▼▼▼

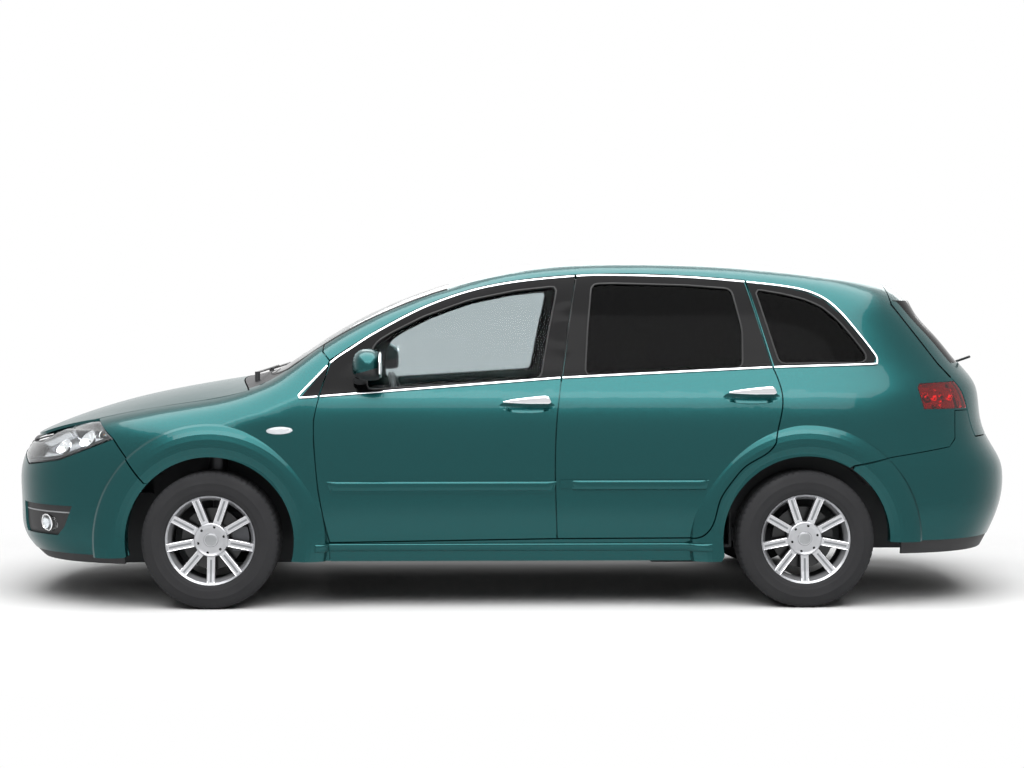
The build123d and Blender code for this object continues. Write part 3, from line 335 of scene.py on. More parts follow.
TEAL = shade(18, 69, 70)
FINISHES = {f.name: f for f in (
    Lacquer("paint", TEAL, roughness=0.27, metallic=0.8, coat=0.3, specular=0.1),
    Finish("underbody", shade(38, 40, 42), roughness=0.7, grain=0.0004, grain_size=0.004),
    Finish("black_plastic", shade(22, 22, 24), roughness=0.55, grain=0.0002, grain_size=0.0012),
    Finish("interior", shade(52, 54, 57), roughness=0.62, grain=0.0003, grain_size=0.0015),
    Weave("cloth", shade(56, 58, 62), roughness=0.9),
    Glazing("clear_glass", (0.62, 0.67, 0.68), ior=1.09),
    Glazing("privacy_glass", (0.016, 0.018, 0.020), ior=1.09),
    Glazing("lens", (0.93, 0.95, 0.96), ior=1.4),
    Glazing("red_lens", (0.42, 0.007, 0.011), roughness=0.04, ripple=0.0006, ripple_size=0.006),
    Finish("chrome", (0.70, 0.70, 0.72), roughness=0.09, metallic=1.0, uneven=0.02),
    Finish("alloy", shade(172, 173, 176), roughness=0.3, metallic=0.85, coat=0.4, grain=0.00005,
           grain_size=0.001),
    Finish("tyre", shade(27, 27, 29), roughness=0.78, grain=0.00035, grain_size=0.002, specular=0.35),
    Finish("steel", shade(80, 81, 84), roughness=0.45, metallic=0.8, grain=0.0001, grain_size=0.003),
    Finish("engine", shade(70, 71, 74), roughness=0.6, metallic=0.4, grain=0.0006, grain_size=0.005),
)}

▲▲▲

> REQUIRED TASK:
Quote every line of the data, word for word.

> OUTPUT OF THE EXERCISE:
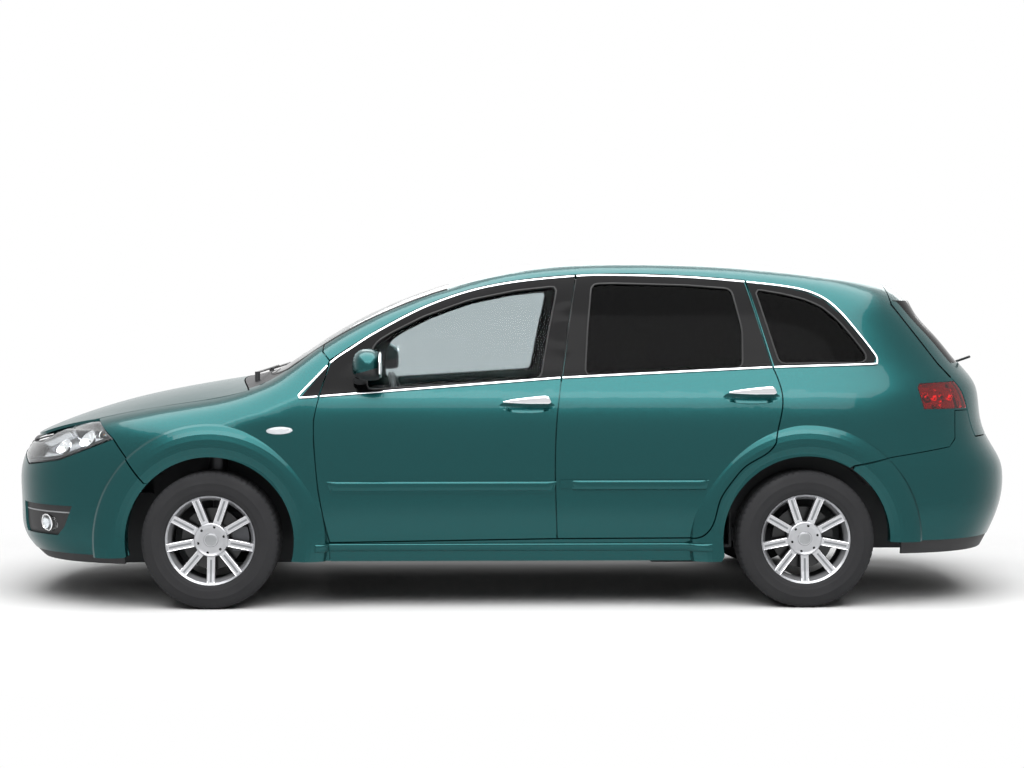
The build123d and Blender code for this object continues. Write part 3, from line 335 of scene.py on. More parts follow.
TEAL = shade(18, 69, 70)
FINISHES = {f.name: f for f in (
    Lacquer("paint", TEAL, roughness=0.27, metallic=0.8, coat=0.3, specular=0.1),
    Finish("underbody", shade(38, 40, 42), roughness=0.7, grain=0.0004, grain_size=0.004),
    Finish("black_plastic", shade(22, 22, 24), roughness=0.55, grain=0.0002, grain_size=0.0012),
    Finish("interior", shade(52, 54, 57), roughness=0.62, grain=0.0003, grain_size=0.0015),
    Weave("cloth", shade(56, 58, 62), roughness=0.9),
    Glazing("clear_glass", (0.62, 0.67, 0.68), ior=1.09),
    Glazing("privacy_glass", (0.016, 0.018, 0.020), ior=1.09),
    Glazing("lens", (0.93, 0.95, 0.96), ior=1.4),
    Glazing("red_lens", (0.42, 0.007, 0.011), roughness=0.04, ripple=0.0006, ripple_size=0.006),
    Finish("chrome", (0.70, 0.70, 0.72), roughness=0.09, metallic=1.0, uneven=0.02),
    Finish("alloy", shade(172, 173, 176), roughness=0.3, metallic=0.85, coat=0.4, grain=0.00005,
           grain_size=0.001),
    Finish("tyre", shade(27, 27, 29), roughness=0.78, grain=0.00035, grain_size=0.002, specular=0.35),
    Finish("steel", shade(80, 81, 84), roughness=0.45, metallic=0.8, grain=0.0001, grain_size=0.003),
    Finish("engine", shade(70, 71, 74), roughness=0.6, metallic=0.4, grain=0.0006, grain_size=0.005),
)}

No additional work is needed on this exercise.